Pancreatic Cancer Facts
Pancreatic cancer is a disease in which malignant cells grow in the pancreas, a gland located behind the stomach and in front of the spine. Because of the gland's location deep inside the abdomen, pancreatic cancer is often diagnosed at an advanced stage. Pancreatic cancer is the fourth most common cause of cancer death in men and women in the United States.
Most pancreatic cancer occurs in people older than age 45. More men than women are diagnosed with it. African-Americans are also more likely than Asians, Hispanics, or Caucasians to develop the disease. Other risk factors for pancreatic cancer include: smoking, having diabetes or chronic pancreatitis, and having a family history of the disease. The risk for developing pancreatic cancer triples if a person's mother, father, or a sibling had the disease.
There are several types of pancreatic cancers, including the following: adenocarcinoma of the pancreas (the most common pancreatic cancer, which occurs in the lining of the pancreatic duct), cystadenocarcinoma, and acinar cell carcinoma.
To diagnose pancreatic cancer, a doctor starts by performing a complete medical history and physical examination and ordering special blood tests.
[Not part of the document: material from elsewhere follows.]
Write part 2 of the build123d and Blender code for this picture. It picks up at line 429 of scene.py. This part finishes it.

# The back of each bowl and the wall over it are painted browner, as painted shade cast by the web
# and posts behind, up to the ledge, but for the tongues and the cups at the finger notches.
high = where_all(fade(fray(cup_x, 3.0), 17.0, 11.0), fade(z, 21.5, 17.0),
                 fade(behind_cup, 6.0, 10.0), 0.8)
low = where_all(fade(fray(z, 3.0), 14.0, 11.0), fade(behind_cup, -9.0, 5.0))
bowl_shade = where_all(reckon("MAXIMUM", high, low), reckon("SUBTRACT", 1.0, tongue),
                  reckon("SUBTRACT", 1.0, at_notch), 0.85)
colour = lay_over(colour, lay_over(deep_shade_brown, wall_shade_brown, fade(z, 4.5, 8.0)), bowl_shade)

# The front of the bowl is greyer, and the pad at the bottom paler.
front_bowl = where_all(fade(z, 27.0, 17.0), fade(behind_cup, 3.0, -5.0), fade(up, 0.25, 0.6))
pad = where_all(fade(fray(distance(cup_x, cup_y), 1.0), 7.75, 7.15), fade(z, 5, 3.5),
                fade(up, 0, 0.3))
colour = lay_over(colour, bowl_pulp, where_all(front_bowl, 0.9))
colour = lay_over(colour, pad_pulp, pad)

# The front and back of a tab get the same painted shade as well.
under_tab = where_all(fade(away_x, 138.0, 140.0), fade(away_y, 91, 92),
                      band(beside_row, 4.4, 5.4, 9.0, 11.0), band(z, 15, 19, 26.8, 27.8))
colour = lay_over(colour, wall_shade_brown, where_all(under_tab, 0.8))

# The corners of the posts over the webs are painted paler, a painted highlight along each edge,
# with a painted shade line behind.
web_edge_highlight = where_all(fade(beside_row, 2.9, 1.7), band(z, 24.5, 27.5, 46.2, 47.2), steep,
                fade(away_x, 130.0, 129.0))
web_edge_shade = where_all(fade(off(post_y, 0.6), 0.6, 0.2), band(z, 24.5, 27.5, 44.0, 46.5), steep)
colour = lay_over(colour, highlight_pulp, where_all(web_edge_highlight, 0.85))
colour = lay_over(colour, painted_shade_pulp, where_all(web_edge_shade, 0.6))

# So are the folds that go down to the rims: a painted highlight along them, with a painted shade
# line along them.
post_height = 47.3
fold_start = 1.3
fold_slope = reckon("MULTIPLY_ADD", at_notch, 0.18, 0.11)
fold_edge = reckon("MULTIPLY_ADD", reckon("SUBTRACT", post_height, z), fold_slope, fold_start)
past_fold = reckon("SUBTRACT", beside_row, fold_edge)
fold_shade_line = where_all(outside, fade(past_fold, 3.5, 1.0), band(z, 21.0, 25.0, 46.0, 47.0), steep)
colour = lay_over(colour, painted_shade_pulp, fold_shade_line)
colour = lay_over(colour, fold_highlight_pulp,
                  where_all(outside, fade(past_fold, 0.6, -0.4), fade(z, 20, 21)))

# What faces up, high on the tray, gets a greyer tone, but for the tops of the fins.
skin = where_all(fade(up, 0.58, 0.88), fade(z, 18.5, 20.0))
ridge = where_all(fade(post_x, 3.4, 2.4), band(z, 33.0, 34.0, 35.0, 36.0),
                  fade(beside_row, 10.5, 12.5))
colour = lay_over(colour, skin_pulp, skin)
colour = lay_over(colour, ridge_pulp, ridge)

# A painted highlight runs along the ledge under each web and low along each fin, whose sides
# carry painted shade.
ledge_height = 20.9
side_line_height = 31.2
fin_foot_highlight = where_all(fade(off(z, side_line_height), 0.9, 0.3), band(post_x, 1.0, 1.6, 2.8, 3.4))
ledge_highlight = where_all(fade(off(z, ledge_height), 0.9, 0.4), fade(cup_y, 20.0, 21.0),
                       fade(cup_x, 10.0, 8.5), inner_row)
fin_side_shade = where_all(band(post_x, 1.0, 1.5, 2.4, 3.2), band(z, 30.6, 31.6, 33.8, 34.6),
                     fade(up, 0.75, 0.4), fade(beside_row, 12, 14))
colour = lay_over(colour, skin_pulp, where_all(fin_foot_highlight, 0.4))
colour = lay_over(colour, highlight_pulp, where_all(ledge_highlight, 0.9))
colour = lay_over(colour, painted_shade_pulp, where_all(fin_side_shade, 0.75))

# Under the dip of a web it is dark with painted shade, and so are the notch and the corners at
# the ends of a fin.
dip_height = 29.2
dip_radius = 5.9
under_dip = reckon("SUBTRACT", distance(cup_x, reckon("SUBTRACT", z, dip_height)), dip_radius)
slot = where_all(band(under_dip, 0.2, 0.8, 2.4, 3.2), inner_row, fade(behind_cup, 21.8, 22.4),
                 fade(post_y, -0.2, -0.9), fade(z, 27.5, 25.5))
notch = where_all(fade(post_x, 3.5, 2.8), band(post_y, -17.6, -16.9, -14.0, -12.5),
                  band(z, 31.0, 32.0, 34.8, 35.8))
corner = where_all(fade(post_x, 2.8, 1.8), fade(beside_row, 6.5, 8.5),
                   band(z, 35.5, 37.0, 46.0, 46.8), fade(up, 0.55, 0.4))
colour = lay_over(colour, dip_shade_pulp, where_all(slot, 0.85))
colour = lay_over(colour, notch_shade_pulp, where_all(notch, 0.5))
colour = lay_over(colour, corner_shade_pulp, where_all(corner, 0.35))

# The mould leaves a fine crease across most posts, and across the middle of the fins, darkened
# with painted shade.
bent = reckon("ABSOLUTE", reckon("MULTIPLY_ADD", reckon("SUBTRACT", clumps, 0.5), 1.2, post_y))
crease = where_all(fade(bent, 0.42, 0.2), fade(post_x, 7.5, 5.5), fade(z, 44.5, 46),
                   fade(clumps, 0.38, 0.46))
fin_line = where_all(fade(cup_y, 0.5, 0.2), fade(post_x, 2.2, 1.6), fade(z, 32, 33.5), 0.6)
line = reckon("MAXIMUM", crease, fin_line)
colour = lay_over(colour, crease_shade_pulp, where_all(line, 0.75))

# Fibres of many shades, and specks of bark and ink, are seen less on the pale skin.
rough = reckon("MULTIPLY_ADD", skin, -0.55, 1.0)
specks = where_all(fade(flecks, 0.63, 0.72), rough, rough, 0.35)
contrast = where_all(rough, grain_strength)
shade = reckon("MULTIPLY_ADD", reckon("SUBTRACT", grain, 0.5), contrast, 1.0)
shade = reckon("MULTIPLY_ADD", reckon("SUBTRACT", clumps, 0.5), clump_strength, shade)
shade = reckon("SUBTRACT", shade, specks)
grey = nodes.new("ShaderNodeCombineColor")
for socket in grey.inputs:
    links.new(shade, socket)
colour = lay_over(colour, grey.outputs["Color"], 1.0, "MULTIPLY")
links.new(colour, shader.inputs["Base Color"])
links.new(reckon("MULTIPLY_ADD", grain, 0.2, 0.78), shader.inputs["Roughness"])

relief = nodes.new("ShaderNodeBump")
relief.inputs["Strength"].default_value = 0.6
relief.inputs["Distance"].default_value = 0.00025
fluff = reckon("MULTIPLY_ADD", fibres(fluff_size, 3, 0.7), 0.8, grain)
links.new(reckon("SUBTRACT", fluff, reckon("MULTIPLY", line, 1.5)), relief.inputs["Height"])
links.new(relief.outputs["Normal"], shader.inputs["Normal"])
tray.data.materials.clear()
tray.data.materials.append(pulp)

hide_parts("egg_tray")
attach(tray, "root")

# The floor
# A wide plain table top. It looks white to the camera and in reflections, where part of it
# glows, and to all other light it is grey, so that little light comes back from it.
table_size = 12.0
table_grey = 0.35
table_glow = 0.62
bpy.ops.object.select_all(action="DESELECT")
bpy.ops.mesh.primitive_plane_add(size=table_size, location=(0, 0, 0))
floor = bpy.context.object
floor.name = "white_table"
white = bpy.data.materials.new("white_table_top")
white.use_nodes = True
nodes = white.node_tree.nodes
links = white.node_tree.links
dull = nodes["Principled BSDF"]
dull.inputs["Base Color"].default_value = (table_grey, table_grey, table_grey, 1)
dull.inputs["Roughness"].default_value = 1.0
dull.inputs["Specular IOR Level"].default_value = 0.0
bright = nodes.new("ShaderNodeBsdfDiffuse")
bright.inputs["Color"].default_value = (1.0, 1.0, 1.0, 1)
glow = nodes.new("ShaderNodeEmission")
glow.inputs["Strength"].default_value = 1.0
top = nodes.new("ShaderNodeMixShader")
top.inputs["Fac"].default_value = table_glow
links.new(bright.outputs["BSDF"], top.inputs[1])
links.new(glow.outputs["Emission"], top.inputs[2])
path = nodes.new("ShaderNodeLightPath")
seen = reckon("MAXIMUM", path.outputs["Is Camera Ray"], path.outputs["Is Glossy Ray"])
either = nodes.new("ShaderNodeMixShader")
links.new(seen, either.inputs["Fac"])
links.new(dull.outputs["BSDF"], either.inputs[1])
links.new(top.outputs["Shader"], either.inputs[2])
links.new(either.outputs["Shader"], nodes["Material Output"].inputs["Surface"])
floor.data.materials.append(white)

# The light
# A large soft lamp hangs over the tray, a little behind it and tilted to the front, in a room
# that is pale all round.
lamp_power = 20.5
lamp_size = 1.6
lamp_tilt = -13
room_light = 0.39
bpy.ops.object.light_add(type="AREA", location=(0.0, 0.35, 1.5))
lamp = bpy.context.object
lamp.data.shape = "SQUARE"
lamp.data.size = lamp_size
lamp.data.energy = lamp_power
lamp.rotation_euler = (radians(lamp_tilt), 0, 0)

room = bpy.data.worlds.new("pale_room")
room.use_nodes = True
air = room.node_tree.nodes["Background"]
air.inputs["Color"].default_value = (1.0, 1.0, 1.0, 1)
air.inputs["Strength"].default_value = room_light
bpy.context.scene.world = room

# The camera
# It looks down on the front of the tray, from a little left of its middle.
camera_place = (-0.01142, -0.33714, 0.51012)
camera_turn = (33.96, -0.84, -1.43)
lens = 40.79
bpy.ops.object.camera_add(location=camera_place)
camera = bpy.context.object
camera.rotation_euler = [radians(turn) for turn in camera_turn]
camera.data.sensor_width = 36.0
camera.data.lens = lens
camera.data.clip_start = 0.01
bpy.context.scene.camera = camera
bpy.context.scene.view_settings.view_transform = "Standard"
Other procedures used to diagnose pancreatic cancer may include the following:
Ultrasound (also called sonography)—a diagnostic imaging technique that uses high-frequency sound waves to view internal organs of the abdomen such as the liver, pancreas, spleen, and kidneys and to assess blood flow through various vessels
Computed tomography scan (also called a CT or CAT scan)—a diagnostic imaging procedure that uses a combination of X-rays and computer technology to produce cross-sectional images (often called slices) of the body
Magnetic resonance imaging (MRI)—a diagnostic procedure that uses a combination of large magnets, radiofrequencies, and a computer to produce detailed images of organs and structures within the body
Endoscopic retrograde cholangiopancreatography (ERCP)—a procedure that combines X-ray and an endoscope (a long, flexible, lighted tube) to help the doctor diagnose and treat problems in the liver, gallbladder, bile ducts, and pancreas
Percutaneous transhepatic cholangiography (PTC)—a procedure in which a needle is introduced through the skin and into the liver where a dye (contrast) is deposited, and the bile duct structures can be viewed by X-ray
Pancreas biopsy—a procedure in which a sample of pancreatic tissue is removed (with a needle or during surgery) for examination under a microscope
Positron emission tomography (PET)—a procedure that evaluates the function and structure of a particular organ or tissue, allowing the doctor to identify the onset of a disease before anatomical changes related to the disease can be seen with other imaging procedures, such as a CT
Depending upon the type and stage, pancreatic cancer may be treated with medication to relieve or reduce pain, external radiation, conventional chemotherapy, targeted molecular therapy, or surgery to remove the tumor. The type of surgery depends on the stage of the cancer, the location and size of the tumor, and the person's overall health.